On September 22, 2009, we announced that we were closing
our original equipment ride control plant in Cozad, Nebraska.
The closure of the Cozad plant will eliminate approximately 500
positions. We are hiring at other facilities as we move
production from Cozad to those facilities, which will result in
a net decrease of approximately 60 positions. Much of the
production is being shifted from Cozad to our plant in Hartwell,
Georgia.
During the transition of production from our Cozad facility to
our Hartwell facility, several customer programs, which were
planned to phase out, were reinstated and volumes increased
beyond the amount in our original restructuring plan. To meet
the higher volume requirements, we have taken a number of
actions over the past few months to stabilize the production
environment in Hartwell including reinforcing several core
processes, realigning assembly lines, upgrading equipment to
increase output and accelerating our Lean manufacturing
activities. Based on the higher volumes, we are adjusting our
consolidation plan. Our revised consolidation plan includes
temporarily continuing some basic production operations in
Cozad, and redirecting some programs from our Hartwell facility
to our other North American facilities to better balance
production. These actions will take place over the next several
quarters. As of September 30, 2011, more than
95 percent of the positions at our Cozad facility have been
eliminated. We still estimate that we will generate
$8 million in annualized cost savings once these actions
are completed.
During 2009 and 2010, we recorded $11 million and
$10 million, respectively, of restructuring and related
expenses related to this initiative, of which approximately
$16 million represents cash expenditures.
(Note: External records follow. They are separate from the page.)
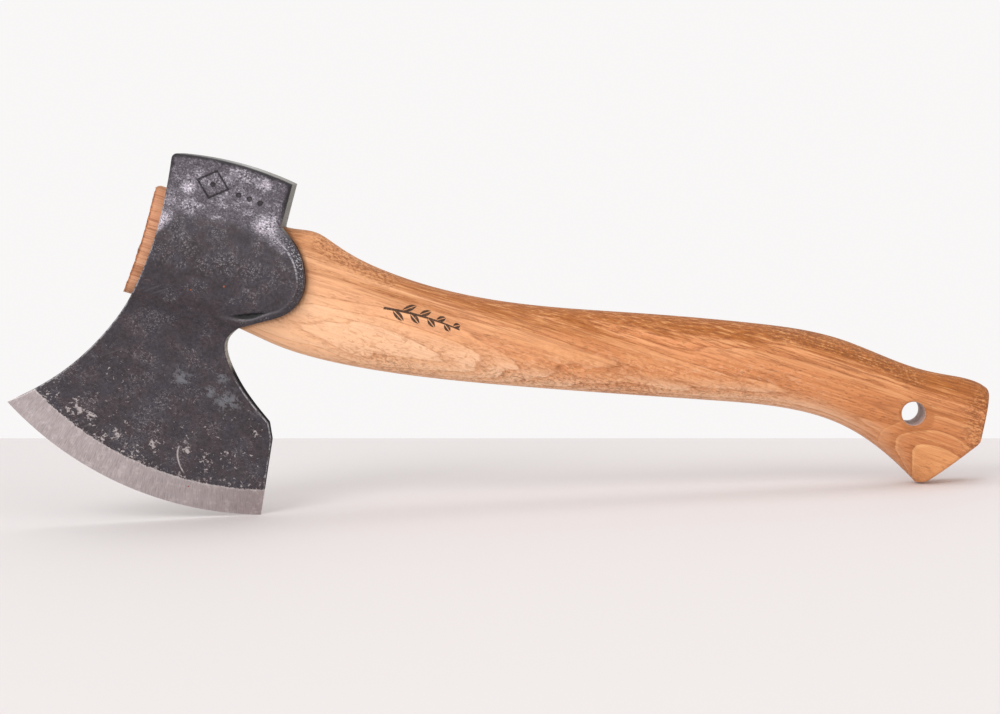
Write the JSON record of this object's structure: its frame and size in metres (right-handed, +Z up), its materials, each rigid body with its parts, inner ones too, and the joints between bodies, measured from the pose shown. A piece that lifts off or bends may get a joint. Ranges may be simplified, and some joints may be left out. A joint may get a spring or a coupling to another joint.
{
  "type": "carving hatchet",
  "caption": "Short one-handed carving hatchet with a broad bearded forged blade, curved hickory handle and a hanging hole in the knob.",
  "frame": {"origin": "bottom centre of the bounding box, on the surface that the heel of the edge and the tip of the knob stand on", "axes": "+X from the head towards the knob, +Z up towards the poll, +Y through the thickness, away from the side shown first"},
  "size_m": [0.4222, 0.0358, 0.1574],
  "materials": {
    "forged_steel": "black forge scale, satin ground edge",
    "hickory": "satin oiled hickory",
    "wedge_wood": "matte sawn wood",
    "wedge_steel": "matte steel"
  },
  "bodies": {
    "root": {"head": "forged_steel", "handle": "hickory", "kerf_wedge": "wedge_wood", "staple_wedge": "wedge_steel"}
  },
  "joints": []
}
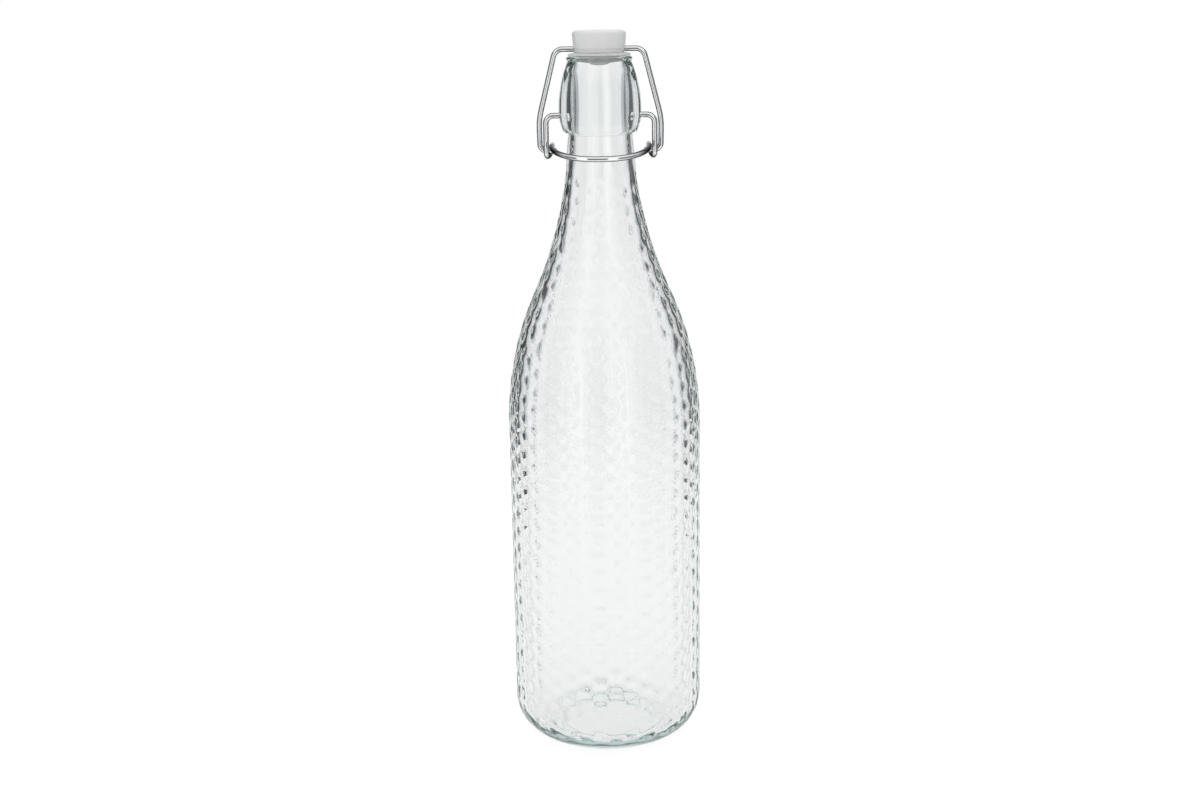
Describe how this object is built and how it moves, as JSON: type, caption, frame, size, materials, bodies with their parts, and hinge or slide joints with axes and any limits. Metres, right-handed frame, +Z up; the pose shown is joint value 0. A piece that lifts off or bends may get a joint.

For the first
nine months of 2011, we have recorded an additional cash charge
of $1 million related to this initiative.
During the third quarter of 2011, we recorded $3 million of
restructuring and related expenses, all of which represented
cash expenditures, related to the permanent elimination of 53
positions in our Australian operations as a result of the
continued decline in industry production volumes in that region.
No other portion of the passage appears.